Spatiotemporal Patterns of Fractional Suspended Sediment Dynamics in Small Watersheds

Abstract

AbstractUnderstanding suspended sediment dynamics and their driving factors is essential for effective watershed management. In this study, the spatiotemporal patterns of suspended sediment were identified for 11 sub‐watersheds of the Goodwin Creek, Mississippi, USA, for the period 1982–2002 using wavelet transforms. The continuous wavelet transform (CWT) results of streamflow time series showed that a near‐continuous annual periodicity influenced all stations over the study period, yet an overall decline occurred in wavelet spectral power of sediment load during the 1990s. This decline in sediment load is a result of the indirect effect of decreased cultivation on reducing the rate of peak flow and thus fluvial erosion processes.
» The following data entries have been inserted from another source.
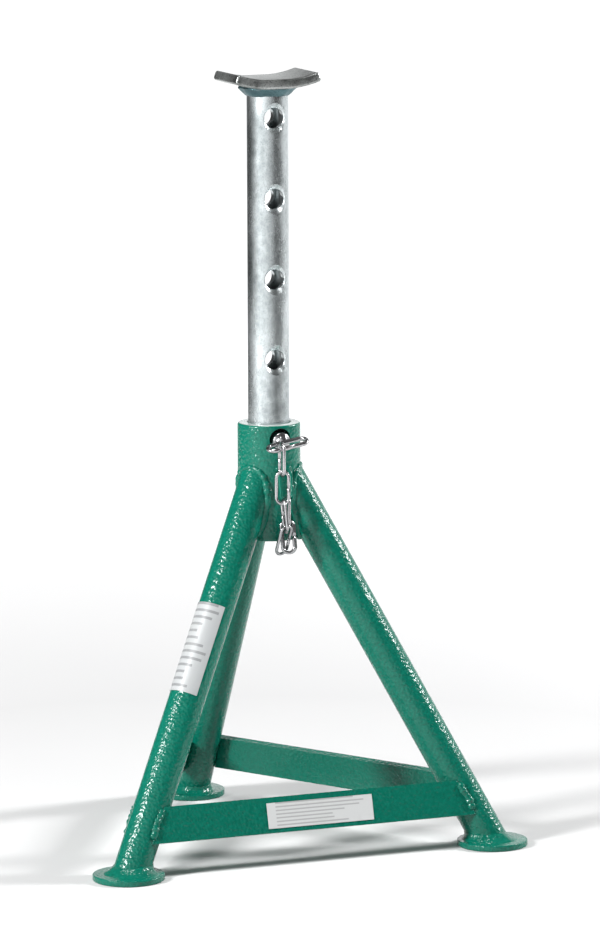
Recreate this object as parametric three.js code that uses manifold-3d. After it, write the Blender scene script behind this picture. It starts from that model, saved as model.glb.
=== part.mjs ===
// A pin-type axle stand: three splayed tube legs on a short sleeve, tied by flat braces,
// with a drilled post that a chained pin holds at one of five heights under a curved saddle.
// Millimetres, +Z up. The pin pulls out towards -Y and one leg points to +Y.
// The origin is on the floor, at the middle of the object's box.
import * as THREE from "three";
import { mergeVertices } from "three/addons/utils/BufferGeometryUtils.js";
import Module from "manifold-3d";

const wasm = await Module();
wasm.setup();

const GAP = 0.3; // kept between pieces that touch
const UP = new THREE.Vector3(0, 0, 1);

// Height adjustment: five holes through the post, one pitch apart
const HOLE_PITCH = 60;
const HOLE_COUNT = 5;
const LOWEST_HOLE_Z = 306;
const HOLE_RADIUS = 7.6;
const COUNTERSINK_RADIUS = 11.2;
const COUNTERSINK_DEPTH = 3;

// Post
const POST_RADIUS = 15.5;
const POST_BORE = 10;
const POST_BOTTOM_Z = 256;

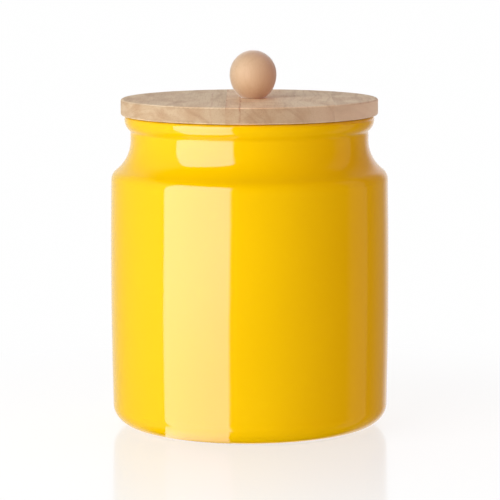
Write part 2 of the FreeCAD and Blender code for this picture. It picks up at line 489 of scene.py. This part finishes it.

The CWTs of fine sediment (clays and silts) concentration (FSC) time series showed that factors other than land‐use (e.g., ponds, ephemeral gullies, and bed composition) better explain the variations in FSC. A comparison of CWTs of FSC at two stations with different bed composition in their channels showed that sandy channels are less responsive to erosion control measures compared to gravely channels indicating that they are major sources of sediment. A change in phase relationship between flow and FSC for the gravel‐dominated channel was associated with the transition in upland land‐use indicating a change in sediment supply mechanisms. The CWTs of sand concentrations reflected the spatiotemporal impact of bank materials, the growth cycle of riparian vegetation, and in‐channel sand availability on sand dynamics. While CWT‐based analysis is sensitive to input conditions, the method is able to provide valuable outcomes for distinguishing patterns in complex temporal datasets.